• [Task instructions]: Copy each line that holds "part".

___ Data segment

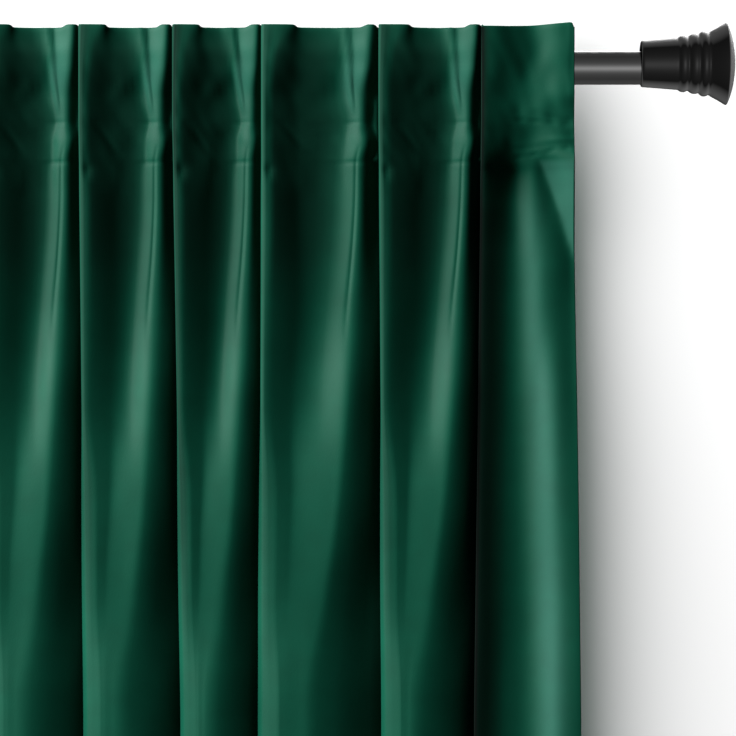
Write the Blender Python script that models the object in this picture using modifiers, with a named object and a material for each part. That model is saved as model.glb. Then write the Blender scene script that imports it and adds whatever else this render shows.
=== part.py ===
"""Velvet drape on a curtain rod: one gathered panel held by back tabs.

Units are metres and +Z is up. The origin lies on the rod's axis at the rod's mid-length,
and the velvet's face looks along -Y. The panel is a loft through plan sections: each
section is a smooth curve through a few points of every fold, and its shape at a height is
read from the table SECTIONS. A fold's cloth starts at a free standing front edge, turns
back into a trough that a back tab holds against the rod, climbs to a crest and drops into
a narrow slit behind the next fold's edge. Towards the hem the trough fills up, so that
each fold becomes one leaning roll.
"""

import math

import bmesh
import bpy

# ---- Driving dimensions ----
FIT_GAP = 0.0003          # between neighbouring pieces
ROD_RADIUS = 0.0125
ROD_WALL = 0.0012
ROD_SIDES = 32
CLOTH_THICKNESS = 0.0018
TAB_THICKNESS = 0.0012
TAB_WIDTH = 0.018
TAB_SEAM = 0.007          # length of a tab's sewn ends
TOP_Z = 0.0275            # folded top edge of the heading
HEM_Z = -2.4225
PINCH_Z = -0.0420         # upper row of stitching across the heading
SEAM_Z = -0.0715          # lower row of stitching, the end of the heading

# The cloth's middle surface: its troughs touch the rod and its fronts stand before it.
TROUGH_DEPTH = 0.0175     # behind the fronts, from the rod's height down
TOP_DEPTH = 0.0086        # and from the top edge down to TOP_BAND, where it leans forward
TOP_BAND = 0.0130
TROUGH_Y = -(ROD_RADIUS + FIT_GAP + CLOTH_THICKNESS / 2)
FRONT_Y = TROUGH_Y - TROUGH_DEPTH

# One row per fold, left to right. edge: X of its front edge at the heading. front: width
# of its flat front there. lean: how far the edge has moved sideways at LEAN_Z. gap: how
# far before the next edge its ridge ends, flank: run of the slope up to the ridge, and
# full: its depth below the heading, each as a share of the usual.
FOLDS = [
    dict(edge=-0.3530, front=0.0170, lean=-0.0050, gap=0.95, flank=1.0, full=0.96),
    dict(edge=-0.2880, front=0.0190, lean=-0.0030, gap=1.08, flank=1.1, full=1.04),
    dict(edge=-0.2160, front=0.0165, lean=0.0020, gap=1.00, flank=0.9, full=0.97),
    dict(edge=-0.1490, front=0.0200, lean=-0.0010, gap=1.05, flank=1.1, full=1.03),
    dict(edge=-0.0778, front=0.0180, lean=0.0030, gap=1.00, flank=1.0, full=1.00),
    dict(edge=-0.0075, front=0.0183, lean=0.0040, gap=1.00, flank=1.0, full=1.00),
    dict(edge=0.0617, front=0.0161, lean=0.0065, gap=0.78, flank=0.9, full=0.95),
    dict(edge=0.1273, front=0.0215, lean=-0.0019, gap=1.25, flank=1.6, full=1.05),
    dict(edge=0.2139, front=0.0202, lean=0.0026, gap=0.97, flank=1.1, full=1.00),
]
END_PANEL = dict(edge=0.2899, lean=-0.0055)
END_EDGE = dict(edge=0.3574, lean=0.0047)
LEAN_Z = -0.480
HEM_LEAN = 1.35           # lean at the hem, as a share of that at LEAN_Z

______

• [Complete response]:
Write the Blender Python script that models the object in this picture using modifiers, with a named object and a material for each part. That model is saved as model.glb. Then write the Blender scene script that imports it and adds whatever else this render shows.
=== part.py ===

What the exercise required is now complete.